## What the task asks
Verbatim output of all the material below is required.

## Listed records

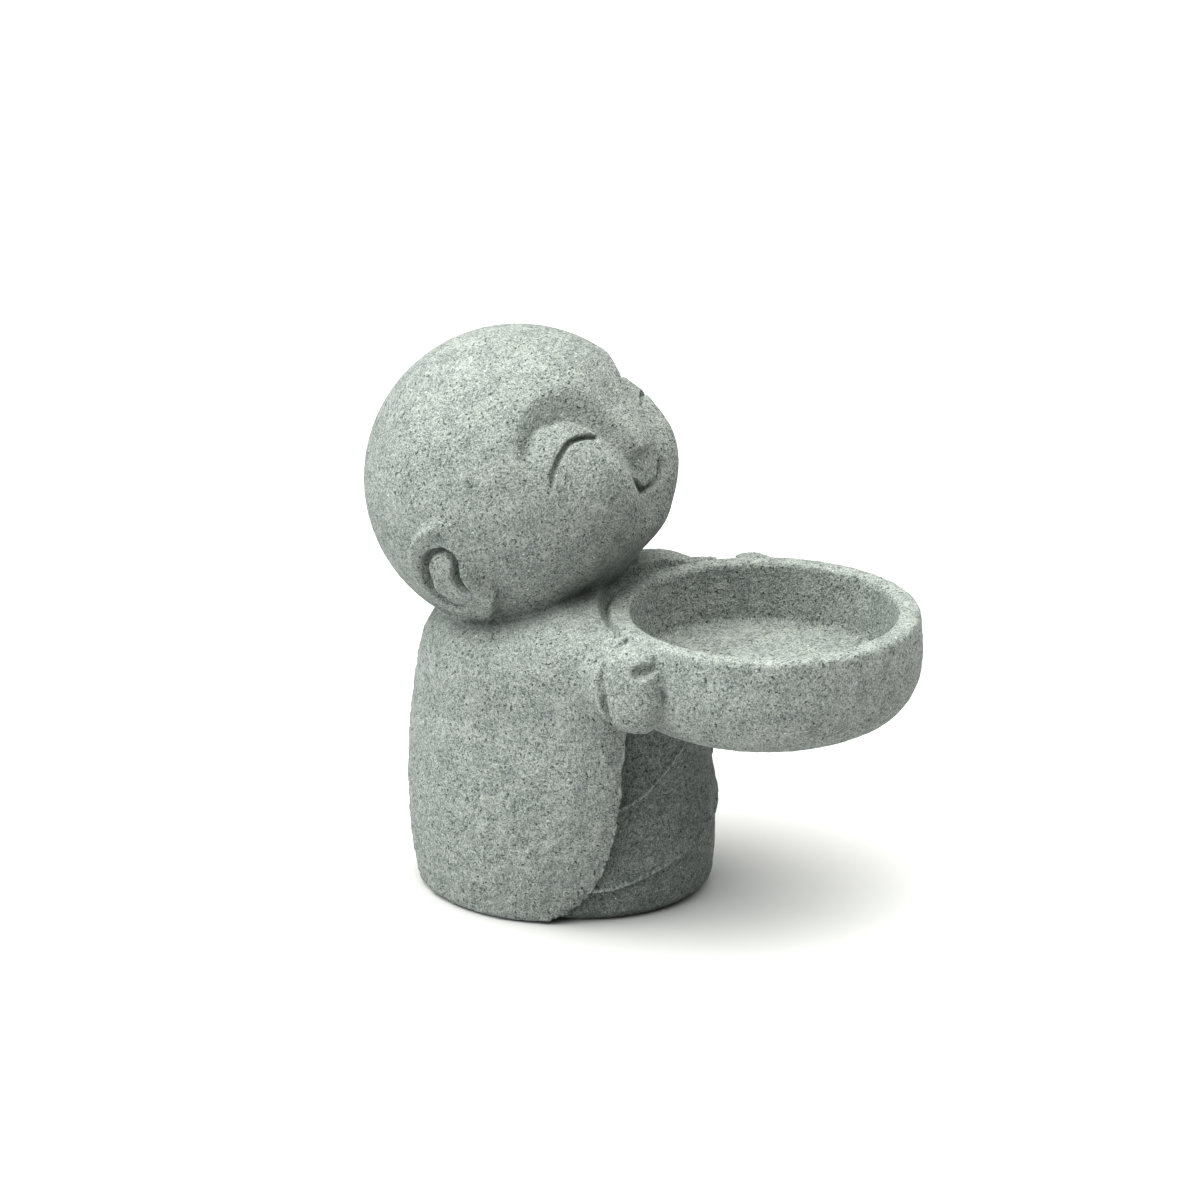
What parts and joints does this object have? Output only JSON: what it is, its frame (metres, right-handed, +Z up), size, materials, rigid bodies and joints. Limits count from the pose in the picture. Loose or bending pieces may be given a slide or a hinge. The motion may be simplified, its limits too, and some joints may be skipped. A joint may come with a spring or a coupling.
{
  "type": "stone jizo statue",
  "caption": "Small cast-stone jizo figure in a plain cloak, looking up with closed eyes and holding a round, shallow dish before its chest.",
  "frame": {"origin": "middle of the flat underside, on the axis of the body", "axes": "+Z up; the figure faces -Y, so the dish is on -Y; the figure's right hand is on -X"},
  "size_m": [0.0582, 0.0965, 0.095],
  "materials": {
    "stone": "fine-grained greenish-grey cast stone, matt, with light and dark specks and small pits"
  },
  "bodies": {
    "root": {"statue": "stone"}
  },
  "joints": []
}
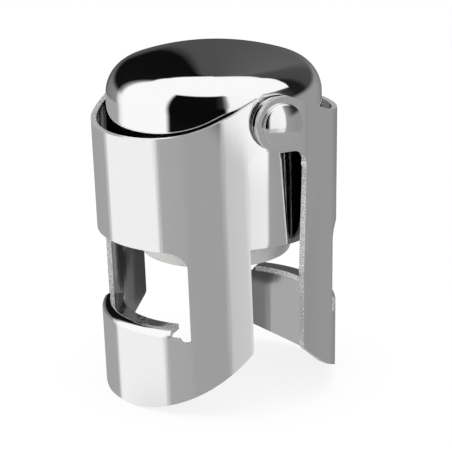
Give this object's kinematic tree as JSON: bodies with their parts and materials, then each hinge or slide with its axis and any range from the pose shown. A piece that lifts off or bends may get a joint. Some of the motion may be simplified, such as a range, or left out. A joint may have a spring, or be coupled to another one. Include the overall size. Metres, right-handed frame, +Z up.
{
  "type": "champagne stopper",
  "caption": "Chromed champagne stopper: a domed cap holding a sprung seal, with hinged half-round clamps whose inward lips grip under a bottle's collar.",
  "frame": {"origin": "on the ground under the middle of the whole stopper, as it stands on its two clamps", "axes": "+Z up through the middle of the cap; Y along the hinge line, the near rivet at -Y; the front clamp on the -X side, the rear clamp on the +X side"},
  "size_m": [0.0403, 0.0446, 0.057],
  "materials": {
    "cap": "mirror-bright chrome plating on drawn steel",
    "clamps": "mirror-bright chrome plating on stamped steel",
    "rivets": "mirror-bright chrome plating",
    "ear_washers": "bright chrome plating",
    "spacers": "plain steel, satin",
    "sleeve": "moulded white plastic, satin",
    "plunger": "moulded white plastic, satin",
    "retaining_ring": "moulded white plastic, satin",
    "seal": "pale grey rubber, satin",
    "seal_fixing": "stainless steel, satin",
    "spring": "drawn spring steel, satin"
  },
  "bodies": {
    "cap_body": {"dome_cap": "cap", "near_rivet": "rivets", "far_rivet": "rivets", "near_ear_washer": "ear_washers", "far_ear_washer": "ear_washers", "near_spacer": "spacers", "far_spacer": "spacers", "near_burr": "spacers", "far_burr": "spacers", "inner_sleeve": "sleeve", "retaining_ring": "retaining_ring", "spring_plate": "spring", "pressure_spring": "spring"},
    "front_clamp_body": {"front_clamp": "clamps"},
    "rear_clamp_body": {"rear_clamp": "clamps"},
    "plunger_body": {"plunger": "plunger", "seal": "seal", "seal_washer": "seal_fixing", "seal_screw": "seal_fixing"}
  },
  "joints": [
    {"name": "front_hinge", "type": "hinge", "parent": "cap_body", "child": "front_clamp_body", "pos_m": [0, 0, 0.04771], "axis": [0, 1, 0], "range_deg": [-2.8, 70]},
    {"name": "rear_hinge", "type": "hinge", "parent": "cap_body", "child": "rear_clamp_body", "pos_m": [0, 0, 0.04771], "axis": [0, -1, 0], "range_deg": [-4.2, 70]},
    {"name": "seal_slide", "type": "slide", "parent": "cap_body", "child": "plunger_body", "axis": [0, 0, 1], "range_m": [0, 0.0075], "stiffness_N_per_m": 2500, "springref_m": -0.004, "deforming": ["pressure_spring"]}
  ]
}
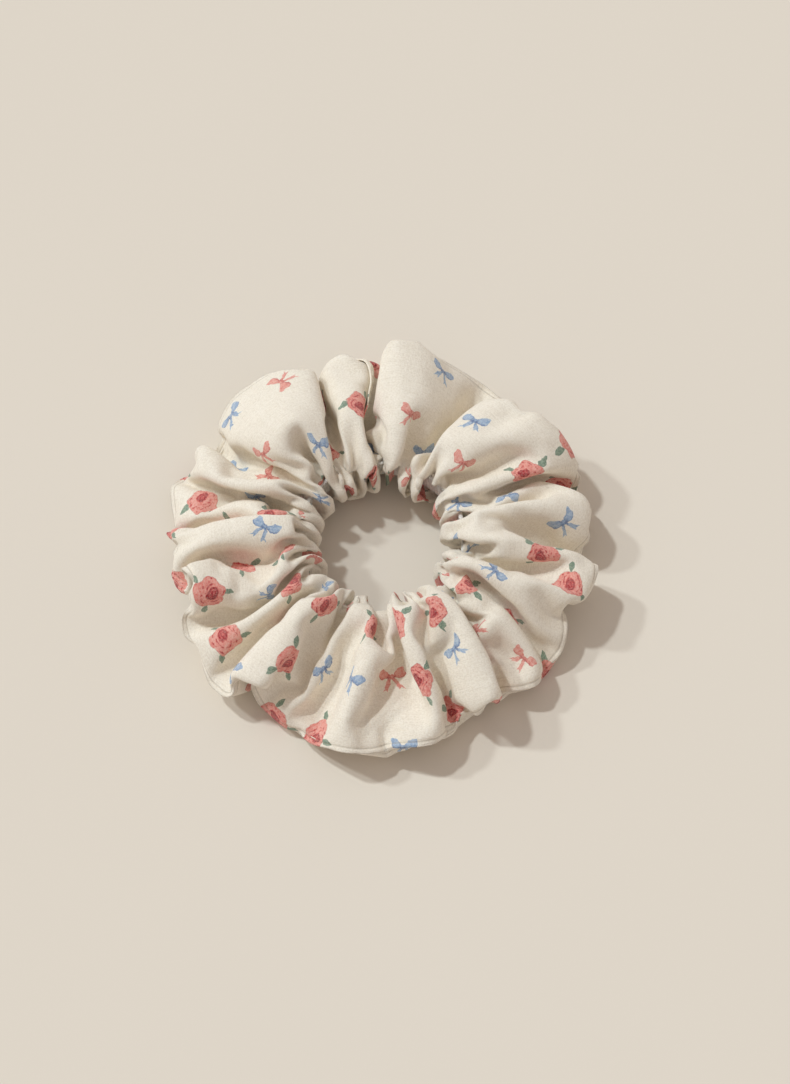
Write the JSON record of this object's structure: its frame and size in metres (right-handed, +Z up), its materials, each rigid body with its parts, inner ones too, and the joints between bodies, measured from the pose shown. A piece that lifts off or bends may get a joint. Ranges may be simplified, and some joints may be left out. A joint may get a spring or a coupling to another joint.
{
  "type": "hair scrunchie",
  "caption": "Gathered tube of printed cloth on a ring of flat elastic, lying flat; the ring stretches open to take a ponytail and springs back.",
  "frame": {"origin": "centre of the hole, in the plane that the scrunchie lies on", "axes": "+Z up through the hole, -Y towards the person looking at it, +Y through the closing seam"},
  "size_m": [0.1096, 0.1096, 0.025],
  "materials": {
    "printed_cotton": "matte crepe-like plain weave, off-white, with small coral roses, green leaves and coral and blue bows",
    "braided_elastic": "flat white braid over rubber cores",
    "sewing_thread": "off-white spun polyester"
  },
  "bodies": {
    "near_half": {"cover_near": "printed_cotton", "elastic_near": "braided_elastic", "rim_seam_needle_thread_near": "sewing_thread", "rim_seam_bobbin_thread_near": "sewing_thread"},
    "far_half": {"cover_far_left": "printed_cotton", "cover_far_right": "printed_cotton", "elastic_far_left": "braided_elastic", "elastic_far_right": "braided_elastic", "rim_seam_needle_thread_far_left": "sewing_thread", "rim_seam_needle_thread_far_right": "sewing_thread", "rim_seam_bobbin_thread_far_left": "sewing_thread", "rim_seam_bobbin_thread_far_right": "sewing_thread", "elastic_join_needle_thread": "sewing_thread", "elastic_join_bobbin_thread": "sewing_thread", "closing_seam_needle_thread": "sewing_thread", "closing_seam_bobbin_thread": "sewing_thread"}
  },
  "joints": [
    {"name": "stretch", "type": "slide", "parent": "near_half", "child": "far_half", "axis": [0, 1, 0], "range_m": [0, 0.06], "stiffness_N_per_m": 45}
  ]
}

## Expected output
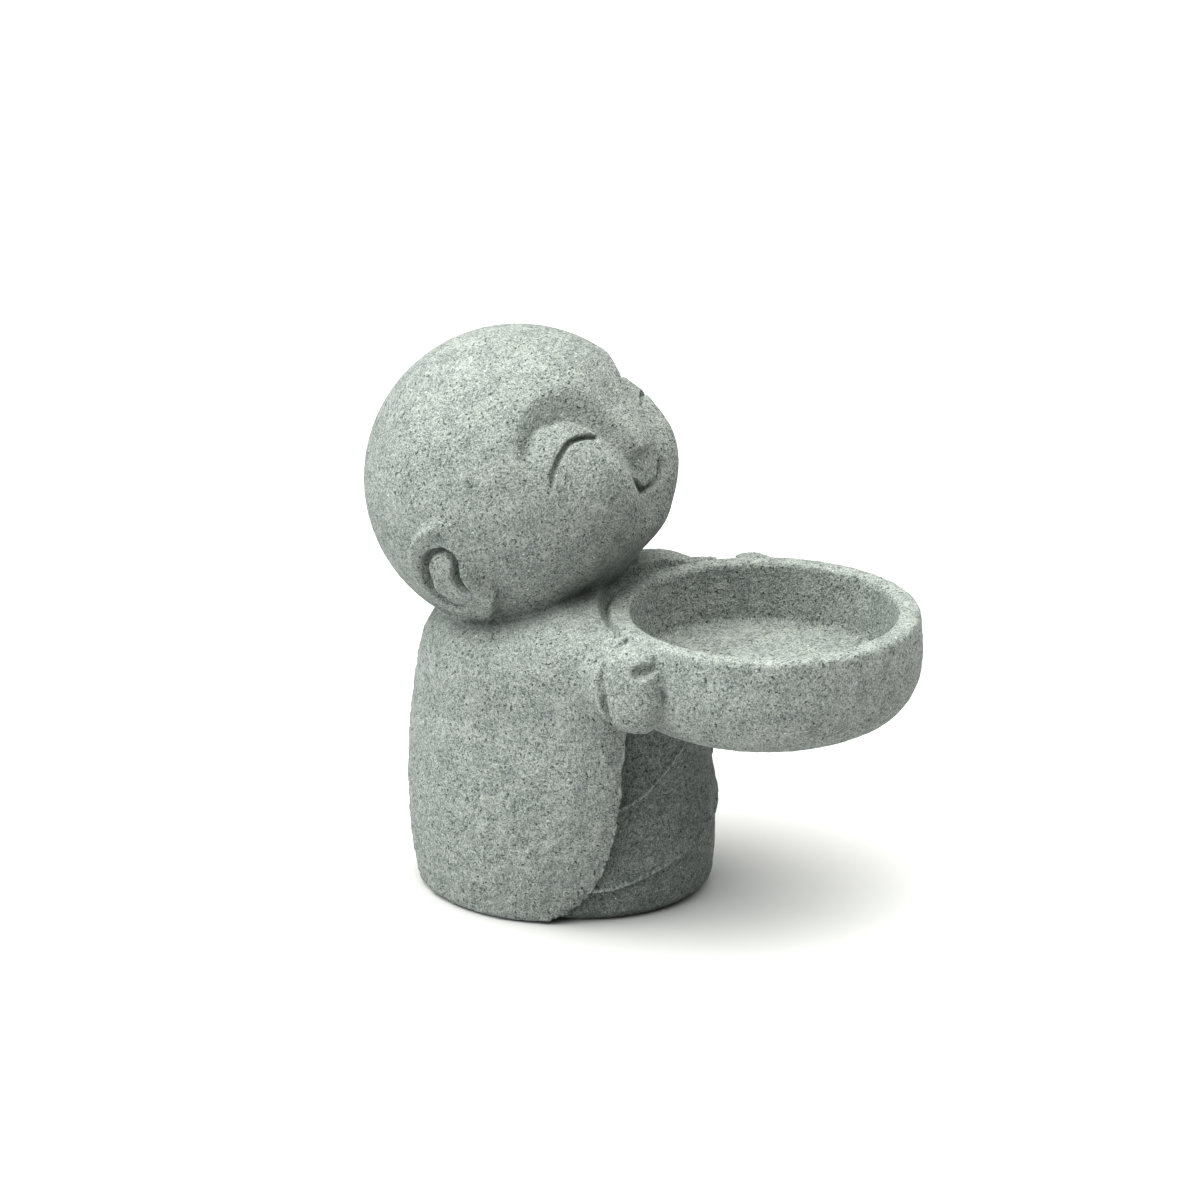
What parts and joints does this object have? Output only JSON: what it is, its frame (metres, right-handed, +Z up), size, materials, rigid bodies and joints. Limits count from the pose in the picture. Loose or bending pieces may be given a slide or a hinge. The motion may be simplified, its limits too, and some joints may be skipped. A joint may come with a spring or a coupling.
{
  "type": "stone jizo statue",
  "caption": "Small cast-stone jizo figure in a plain cloak, looking up with closed eyes and holding a round, shallow dish before its chest.",
  "frame": {"origin": "middle of the flat underside, on the axis of the body", "axes": "+Z up; the figure faces -Y, so the dish is on -Y; the figure's right hand is on -X"},
  "size_m": [0.0582, 0.0965, 0.095],
  "materials": {
    "stone": "fine-grained greenish-grey cast stone, matt, with light and dark specks and small pits"
  },
  "bodies": {
    "root": {"statue": "stone"}
  },
  "joints": []
}
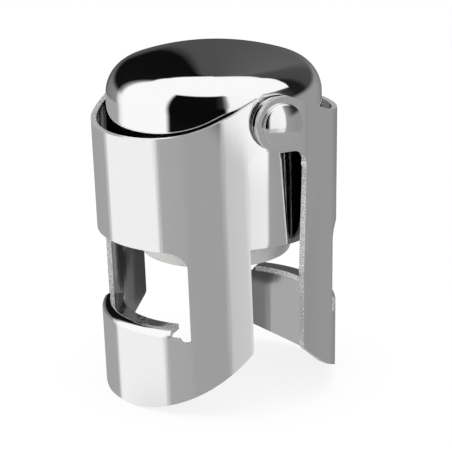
Give this object's kinematic tree as JSON: bodies with their parts and materials, then each hinge or slide with its axis and any range from the pose shown. A piece that lifts off or bends may get a joint. Some of the motion may be simplified, such as a range, or left out. A joint may have a spring, or be coupled to another one. Include the overall size. Metres, right-handed frame, +Z up.
{
  "type": "champagne stopper",
  "caption": "Chromed champagne stopper: a domed cap holding a sprung seal, with hinged half-round clamps whose inward lips grip under a bottle's collar.",
  "frame": {"origin": "on the ground under the middle of the whole stopper, as it stands on its two clamps", "axes": "+Z up through the middle of the cap; Y along the hinge line, the near rivet at -Y; the front clamp on the -X side, the rear clamp on the +X side"},
  "size_m": [0.0403, 0.0446, 0.057],
  "materials": {
    "cap": "mirror-bright chrome plating on drawn steel",
    "clamps": "mirror-bright chrome plating on stamped steel",
    "rivets": "mirror-bright chrome plating",
    "ear_washers": "bright chrome plating",
    "spacers": "plain steel, satin",
    "sleeve": "moulded white plastic, satin",
    "plunger": "moulded white plastic, satin",
    "retaining_ring": "moulded white plastic, satin",
    "seal": "pale grey rubber, satin",
    "seal_fixing": "stainless steel, satin",
    "spring": "drawn spring steel, satin"
  },
  "bodies": {
    "cap_body": {"dome_cap": "cap", "near_rivet": "rivets", "far_rivet": "rivets", "near_ear_washer": "ear_washers", "far_ear_washer": "ear_washers", "near_spacer": "spacers", "far_spacer": "spacers", "near_burr": "spacers", "far_burr": "spacers", "inner_sleeve": "sleeve", "retaining_ring": "retaining_ring", "spring_plate": "spring", "pressure_spring": "spring"},
    "front_clamp_body": {"front_clamp": "clamps"},
    "rear_clamp_body": {"rear_clamp": "clamps"},
    "plunger_body": {"plunger": "plunger", "seal": "seal", "seal_washer": "seal_fixing", "seal_screw": "seal_fixing"}
  },
  "joints": [
    {"name": "front_hinge", "type": "hinge", "parent": "cap_body", "child": "front_clamp_body", "pos_m": [0, 0, 0.04771], "axis": [0, 1, 0], "range_deg": [-2.8, 70]},
    {"name": "rear_hinge", "type": "hinge", "parent": "cap_body", "child": "rear_clamp_body", "pos_m": [0, 0, 0.04771], "axis": [0, -1, 0], "range_deg": [-4.2, 70]},
    {"name": "seal_slide", "type": "slide", "parent": "cap_body", "child": "plunger_body", "axis": [0, 0, 1], "range_m": [0, 0.0075], "stiffness_N_per_m": 2500, "springref_m": -0.004, "deforming": ["pressure_spring"]}
  ]
}
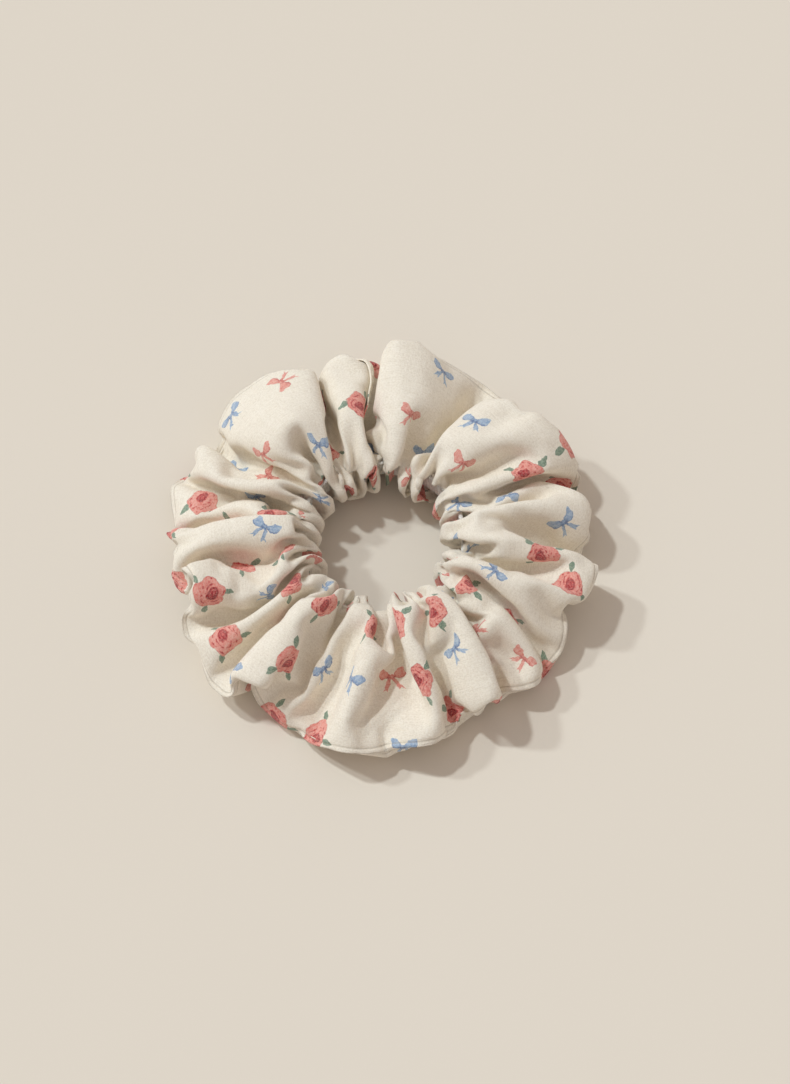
Write the JSON record of this object's structure: its frame and size in metres (right-handed, +Z up), its materials, each rigid body with its parts, inner ones too, and the joints between bodies, measured from the pose shown. A piece that lifts off or bends may get a joint. Ranges may be simplified, and some joints may be left out. A joint may get a spring or a coupling to another joint.
{
  "type": "hair scrunchie",
  "caption": "Gathered tube of printed cloth on a ring of flat elastic, lying flat; the ring stretches open to take a ponytail and springs back.",
  "frame": {"origin": "centre of the hole, in the plane that the scrunchie lies on", "axes": "+Z up through the hole, -Y towards the person looking at it, +Y through the closing seam"},
  "size_m": [0.1096, 0.1096, 0.025],
  "materials": {
    "printed_cotton": "matte crepe-like plain weave, off-white, with small coral roses, green leaves and coral and blue bows",
    "braided_elastic": "flat white braid over rubber cores",
    "sewing_thread": "off-white spun polyester"
  },
  "bodies": {
    "near_half": {"cover_near": "printed_cotton", "elastic_near": "braided_elastic", "rim_seam_needle_thread_near": "sewing_thread", "rim_seam_bobbin_thread_near": "sewing_thread"},
    "far_half": {"cover_far_left": "printed_cotton", "cover_far_right": "printed_cotton", "elastic_far_left": "braided_elastic", "elastic_far_right": "braided_elastic", "rim_seam_needle_thread_far_left": "sewing_thread", "rim_seam_needle_thread_far_right": "sewing_thread", "rim_seam_bobbin_thread_far_left": "sewing_thread", "rim_seam_bobbin_thread_far_right": "sewing_thread", "elastic_join_needle_thread": "sewing_thread", "elastic_join_bobbin_thread": "sewing_thread", "closing_seam_needle_thread": "sewing_thread", "closing_seam_bobbin_thread": "sewing_thread"}
  },
  "joints": [
    {"name": "stretch", "type": "slide", "parent": "near_half", "child": "far_half", "axis": [0, 1, 0], "range_m": [0, 0.06], "stiffness_N_per_m": 45}
  ]
}